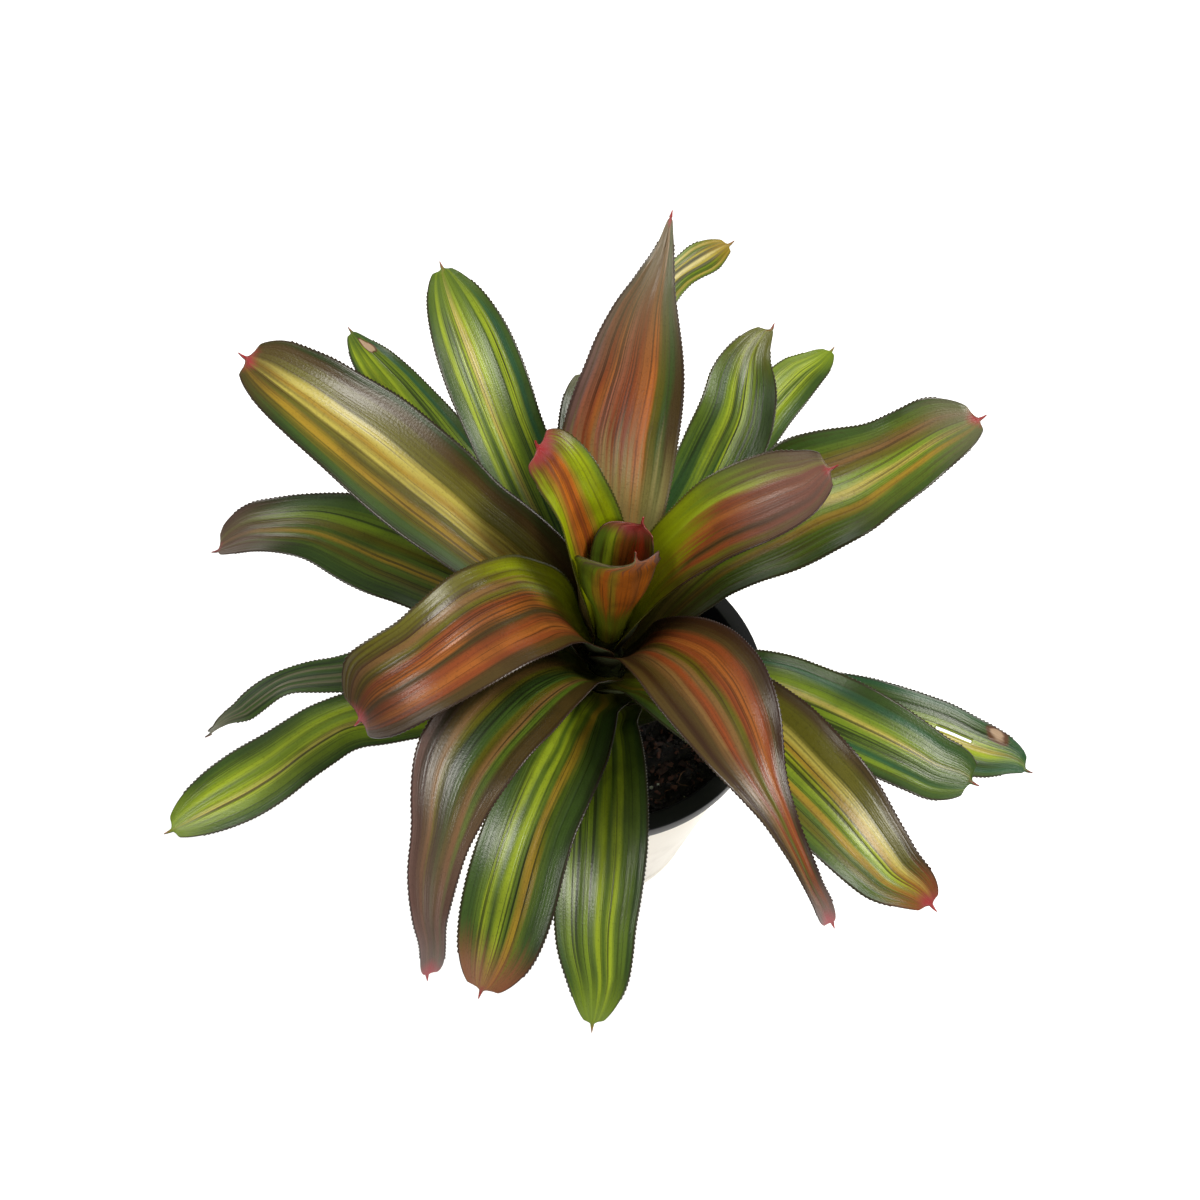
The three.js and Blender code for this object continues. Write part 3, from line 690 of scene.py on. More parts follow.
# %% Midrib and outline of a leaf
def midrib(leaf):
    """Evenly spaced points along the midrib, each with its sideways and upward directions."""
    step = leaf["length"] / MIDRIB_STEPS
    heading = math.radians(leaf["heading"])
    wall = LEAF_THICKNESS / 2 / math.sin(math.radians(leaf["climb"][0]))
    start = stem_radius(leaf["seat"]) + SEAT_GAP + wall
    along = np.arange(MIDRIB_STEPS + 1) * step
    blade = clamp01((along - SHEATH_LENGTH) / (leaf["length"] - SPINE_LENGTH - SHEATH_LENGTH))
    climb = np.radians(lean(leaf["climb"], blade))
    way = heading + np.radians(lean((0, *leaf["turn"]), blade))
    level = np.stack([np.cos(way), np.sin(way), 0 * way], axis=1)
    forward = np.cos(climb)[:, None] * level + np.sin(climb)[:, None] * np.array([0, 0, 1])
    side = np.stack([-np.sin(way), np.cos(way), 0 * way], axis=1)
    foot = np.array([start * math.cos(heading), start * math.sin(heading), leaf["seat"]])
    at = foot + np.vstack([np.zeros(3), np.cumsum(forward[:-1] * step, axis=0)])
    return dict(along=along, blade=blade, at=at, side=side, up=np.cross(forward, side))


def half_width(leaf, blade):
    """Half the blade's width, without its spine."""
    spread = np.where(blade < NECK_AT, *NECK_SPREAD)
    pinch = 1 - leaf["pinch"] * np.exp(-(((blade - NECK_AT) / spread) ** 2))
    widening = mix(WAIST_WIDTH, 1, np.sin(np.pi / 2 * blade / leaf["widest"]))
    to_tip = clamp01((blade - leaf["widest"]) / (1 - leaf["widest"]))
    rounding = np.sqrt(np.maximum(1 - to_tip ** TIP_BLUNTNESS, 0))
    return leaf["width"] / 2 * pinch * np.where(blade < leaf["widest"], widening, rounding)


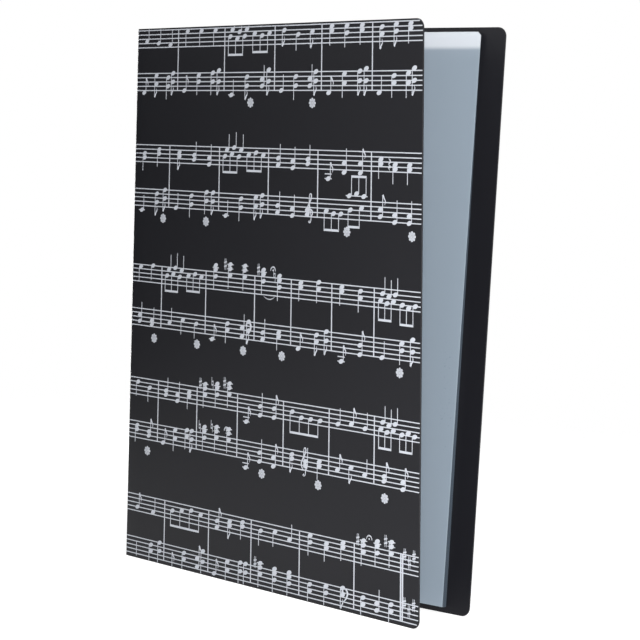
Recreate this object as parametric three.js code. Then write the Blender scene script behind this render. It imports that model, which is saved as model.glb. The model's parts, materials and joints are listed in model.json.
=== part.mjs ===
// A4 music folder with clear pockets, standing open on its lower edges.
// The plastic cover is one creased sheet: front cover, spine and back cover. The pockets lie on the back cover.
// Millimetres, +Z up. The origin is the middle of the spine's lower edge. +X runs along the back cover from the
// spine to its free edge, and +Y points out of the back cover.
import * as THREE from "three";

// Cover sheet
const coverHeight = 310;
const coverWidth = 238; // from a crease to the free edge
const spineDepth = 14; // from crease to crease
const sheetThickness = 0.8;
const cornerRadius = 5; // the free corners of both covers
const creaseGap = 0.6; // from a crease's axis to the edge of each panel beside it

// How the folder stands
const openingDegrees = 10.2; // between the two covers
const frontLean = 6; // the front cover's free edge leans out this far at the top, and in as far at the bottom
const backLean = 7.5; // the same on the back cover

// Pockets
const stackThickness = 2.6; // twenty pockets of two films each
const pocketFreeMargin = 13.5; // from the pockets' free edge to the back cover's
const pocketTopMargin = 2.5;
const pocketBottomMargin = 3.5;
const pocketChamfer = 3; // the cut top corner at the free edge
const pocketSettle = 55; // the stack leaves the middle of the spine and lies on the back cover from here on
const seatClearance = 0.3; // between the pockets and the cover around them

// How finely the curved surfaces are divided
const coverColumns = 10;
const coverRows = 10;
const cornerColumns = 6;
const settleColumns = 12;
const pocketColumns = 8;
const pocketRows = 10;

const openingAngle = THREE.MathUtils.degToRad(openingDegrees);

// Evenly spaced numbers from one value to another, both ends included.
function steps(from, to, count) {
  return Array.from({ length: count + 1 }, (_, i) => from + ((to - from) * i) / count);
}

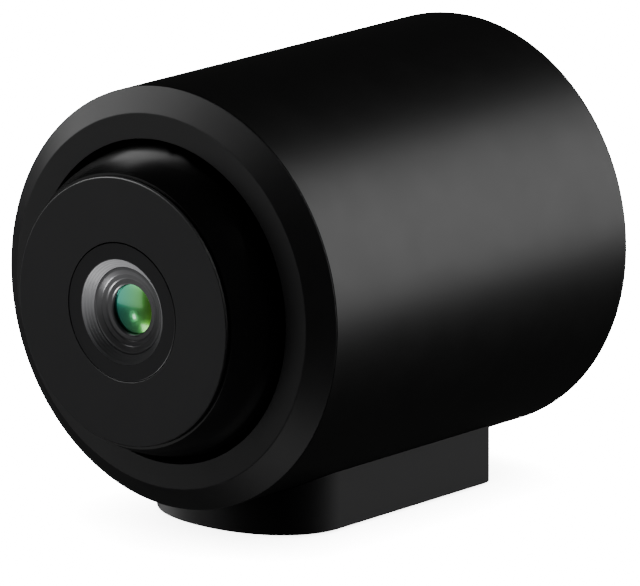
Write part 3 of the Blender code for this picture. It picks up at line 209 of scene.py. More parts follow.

------------------------------------------------------------------------

## Requirements
Above are the records; copy all of them exactly.

## Answer below
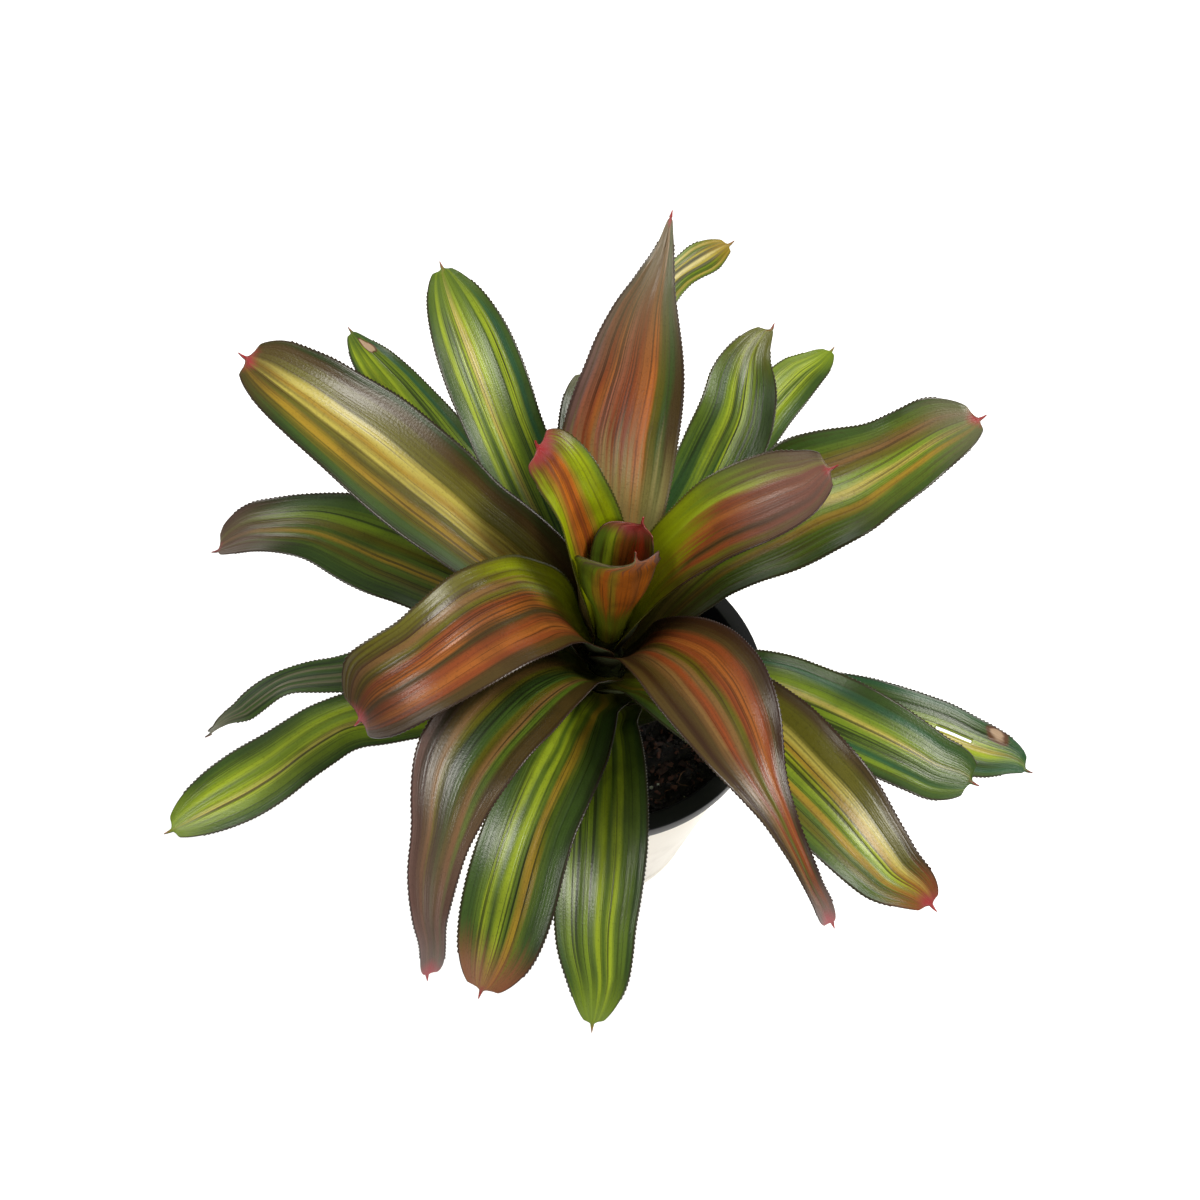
The three.js and Blender code for this object continues. Write part 3, from line 690 of scene.py on. More parts follow.
# %% Midrib and outline of a leaf
def midrib(leaf):
    """Evenly spaced points along the midrib, each with its sideways and upward directions."""
    step = leaf["length"] / MIDRIB_STEPS
    heading = math.radians(leaf["heading"])
    wall = LEAF_THICKNESS / 2 / math.sin(math.radians(leaf["climb"][0]))
    start = stem_radius(leaf["seat"]) + SEAT_GAP + wall
    along = np.arange(MIDRIB_STEPS + 1) * step
    blade = clamp01((along - SHEATH_LENGTH) / (leaf["length"] - SPINE_LENGTH - SHEATH_LENGTH))
    climb = np.radians(lean(leaf["climb"], blade))
    way = heading + np.radians(lean((0, *leaf["turn"]), blade))
    level = np.stack([np.cos(way), np.sin(way), 0 * way], axis=1)
    forward = np.cos(climb)[:, None] * level + np.sin(climb)[:, None] * np.array([0, 0, 1])
    side = np.stack([-np.sin(way), np.cos(way), 0 * way], axis=1)
    foot = np.array([start * math.cos(heading), start * math.sin(heading), leaf["seat"]])
    at = foot + np.vstack([np.zeros(3), np.cumsum(forward[:-1] * step, axis=0)])
    return dict(along=along, blade=blade, at=at, side=side, up=np.cross(forward, side))


def half_width(leaf, blade):
    """Half the blade's width, without its spine."""
    spread = np.where(blade < NECK_AT, *NECK_SPREAD)
    pinch = 1 - leaf["pinch"] * np.exp(-(((blade - NECK_AT) / spread) ** 2))
    widening = mix(WAIST_WIDTH, 1, np.sin(np.pi / 2 * blade / leaf["widest"]))
    to_tip = clamp01((blade - leaf["widest"]) / (1 - leaf["widest"]))
    rounding = np.sqrt(np.maximum(1 - to_tip ** TIP_BLUNTNESS, 0))
    return leaf["width"] / 2 * pinch * np.where(blade < leaf["widest"], widening, rounding)


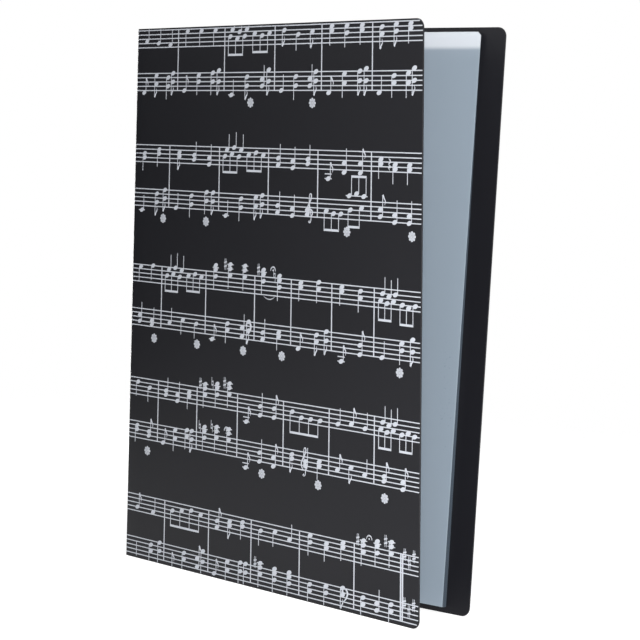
Recreate this object as parametric three.js code. Then write the Blender scene script behind this render. It imports that model, which is saved as model.glb. The model's parts, materials and joints are listed in model.json.
=== part.mjs ===
// A4 music folder with clear pockets, standing open on its lower edges.
// The plastic cover is one creased sheet: front cover, spine and back cover. The pockets lie on the back cover.
// Millimetres, +Z up. The origin is the middle of the spine's lower edge. +X runs along the back cover from the
// spine to its free edge, and +Y points out of the back cover.
import * as THREE from "three";

// Cover sheet
const coverHeight = 310;
const coverWidth = 238; // from a crease to the free edge
const spineDepth = 14; // from crease to crease
const sheetThickness = 0.8;
const cornerRadius = 5; // the free corners of both covers
const creaseGap = 0.6; // from a crease's axis to the edge of each panel beside it

// How the folder stands
const openingDegrees = 10.2; // between the two covers
const frontLean = 6; // the front cover's free edge leans out this far at the top, and in as far at the bottom
const backLean = 7.5; // the same on the back cover

// Pockets
const stackThickness = 2.6; // twenty pockets of two films each
const pocketFreeMargin = 13.5; // from the pockets' free edge to the back cover's
const pocketTopMargin = 2.5;
const pocketBottomMargin = 3.5;
const pocketChamfer = 3; // the cut top corner at the free edge
const pocketSettle = 55; // the stack leaves the middle of the spine and lies on the back cover from here on
const seatClearance = 0.3; // between the pockets and the cover around them

// How finely the curved surfaces are divided
const coverColumns = 10;
const coverRows = 10;
const cornerColumns = 6;
const settleColumns = 12;
const pocketColumns = 8;
const pocketRows = 10;

const openingAngle = THREE.MathUtils.degToRad(openingDegrees);

// Evenly spaced numbers from one value to another, both ends included.
function steps(from, to, count) {
  return Array.from({ length: count + 1 }, (_, i) => from + ((to - from) * i) / count);
}

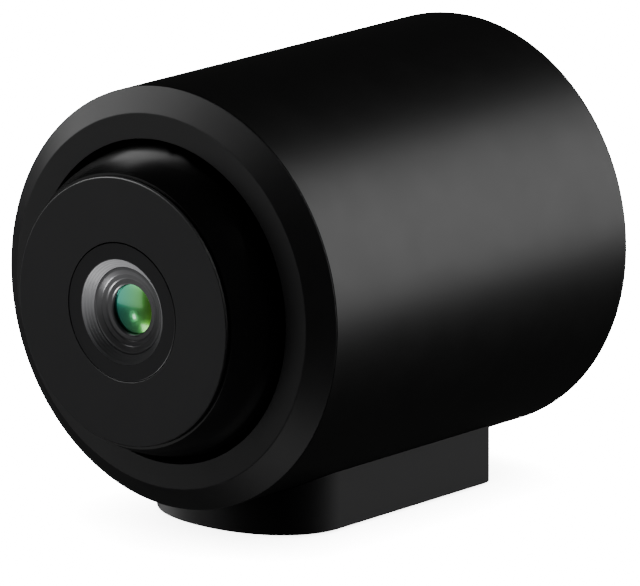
Write part 3 of the Blender code for this picture. It picks up at line 209 of scene.py. More parts follow.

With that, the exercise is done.